Beaucoup partent dès la fin de leurs études, avec peu ou pas d’expérience professionnelle, et parfois sans emploi garanti sur place. Certains partent en Volontariat international en entreprise (VIE), d’autres trouvent un poste sur place après leur arrivée. Cette forme de mobilité repose donc davantage sur la flexibilité et la prise de risque personnelle que sur une expatriation encadrée.
Un retour souvent dicté par la vie personnelle
Le retour en France s’effectue généralement après deux à trois ans à l’étranger, et ce sont souvent des raisons personnelles qui le motivent : retrouver sa famille, construire un projet de vie stable, préparer la naissance d’un enfant… Les jeunes cadres évoquent aussi les avantages sociaux et les meilleures conditions de vie offertes par le modèle français : congés, accès aux soins, stabilité, éducation gratuite.
Pour autant, cette décision n’efface pas les incertitudes. Beaucoup anticipent un retour fluide, mais découvrent rapidement que rentrer chez soi ne signifie pas retrouver automatiquement sa place. L’adaptation est souvent plus difficile que le départ, d’autant qu’elle est rarement préparée avec autant de soin.
Une recherche d’emploi marquée par des freins persistants
La recherche d’emploi débute souvent plusieurs mois avant le retour, depuis l’étranger. Malgré un contexte de marché plutôt favorable ces dernières années, les jeunes cadres soulignent plusieurs obstacles majeurs. Le premier est l’éloignement géographique, qui limite les échanges, les entretiens et les opportunités. Le second est la faiblesse des réseaux professionnels en France, surtout pour ceux qui sont partis tôt.
Mais le point de frustration le plus souvent cité est la faible reconnaissance de leur expérience internationale. Nombreux sont ceux qui constatent que leur passage à l’étranger n’a pas été valorisé à sa juste mesure. Les recruteurs continuent de privilégier les diplômes ou des parcours plus « classiques ». Les compétences transversales développées à l’international – adaptabilité, débrouillardise, intelligence interculturelle – restent peu visibles aux yeux des employeurs.
Un second choc culturel… en rentrant chez soi
Le retour en France ne marque pas une simple reprise de la routine. Il est souvent vécu comme un véritable choc culturel inversé, plus intense que le départ. Les jeunes cadres doivent réapprendre à vivre et travailler en France : retrouver un logement (souvent sans CDI ni garant), se réinsérer dans le tissu social, renouer avec un rythme de travail différent…
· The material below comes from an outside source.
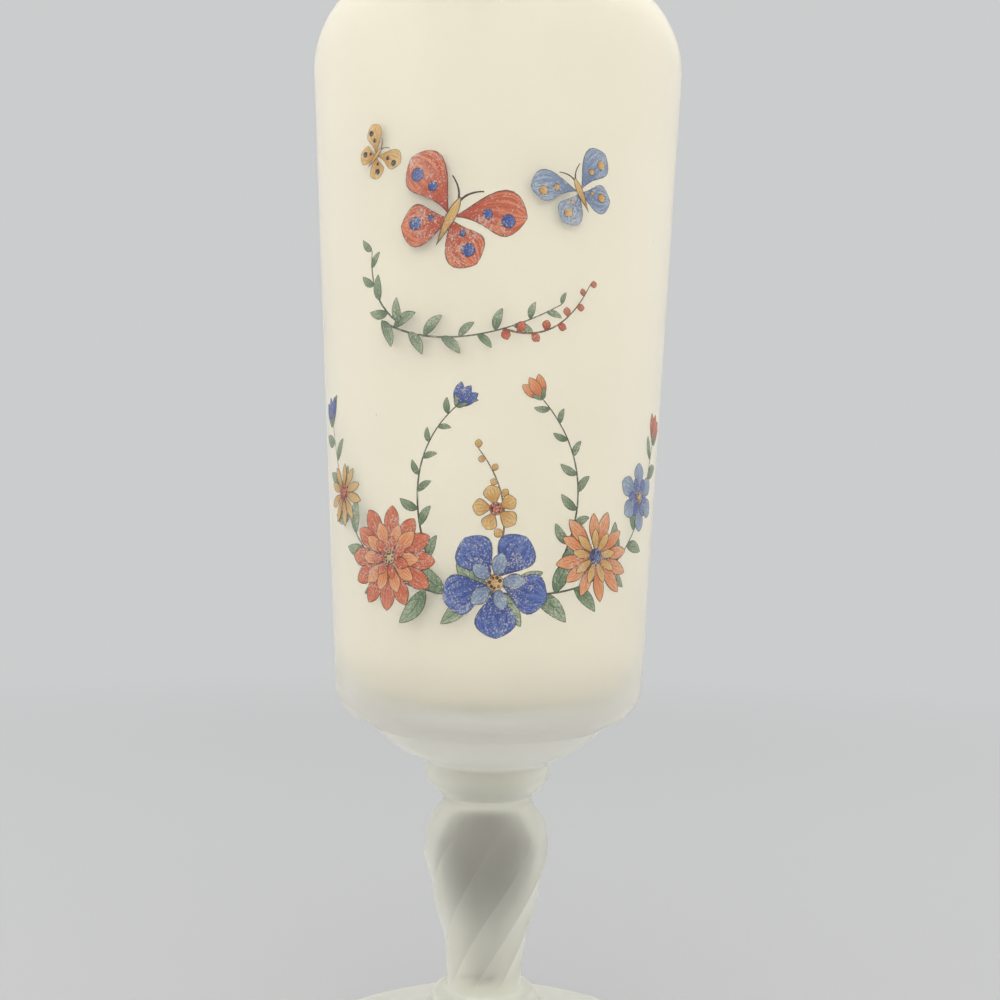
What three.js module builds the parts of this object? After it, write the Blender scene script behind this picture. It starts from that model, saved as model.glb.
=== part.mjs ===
// A footed art glass vase: a tapered satin body cased over an opal lining, joined by a stepped cup,
// a flared collar and a twisted stem to a round foot. All sizes are in millimetres, +Z is up, and the
// origin is at the centre of the ring that the foot stands on. The glass pieces are joined hot, so each
// one seats flat on the one below it, in the order in which they are stacked here.
import * as THREE from "three";

// Foot
const FOOT_RADIUS = 52;
const FOOT_EDGE = 3.2;
const FOOT_RISE = 8.8;
const FOOT_RING_WIDTH = 8;
const FOOT_RING_BEVEL = 0.9;
const FOOT_RECESS = 2;

// Hub, the two-tiered boss that the stem stands on
const HUB_RADIUS = 17;
const HUB_TOP_RADIUS = 13.1;
const HUB_LOWER_TIER = 4.3;
const HUB_UPPER_TIER = 5.1;
const HUB_FILLET = 1.4;
const HUB_ROUNDING = 2;

// Stem
const STEM_LENGTH = 45.4;
const STEM_FOOT_RADIUS = 9.2;
const STEM_BULGE_RADIUS = 15.65;
const STEM_BULGE_HEIGHT = 32.6;
const STEM_NECK_RADIUS = 11.2;
const TENON_RADIUS = 10.4;
const FLUTES = 9;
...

Ce retour est aussi une remise en question identitaire : il faut se réadapter, parfois se justifier, et reconstruire une stabilité qui semblait acquise. Certains parlent même de vide émotionnel, voire de sentiment de solitude ou d’incompréhension. L’entourage ne comprend pas toujours la richesse de l’expérience vécue à l’étranger, et la banalise comme une simple « parenthèse ».
Une insertion professionnelle globalement réussie, mais teintée de frustrations
Malgré ces difficultés, la majorité des jeunes cadres interrogés par l’Apec trouvent un emploi relativement rapidement. Beaucoup se disent satisfaits du poste décroché. Toutefois, les comparaisons avec le contexte professionnel étranger sont fréquentes… et sources de désillusion.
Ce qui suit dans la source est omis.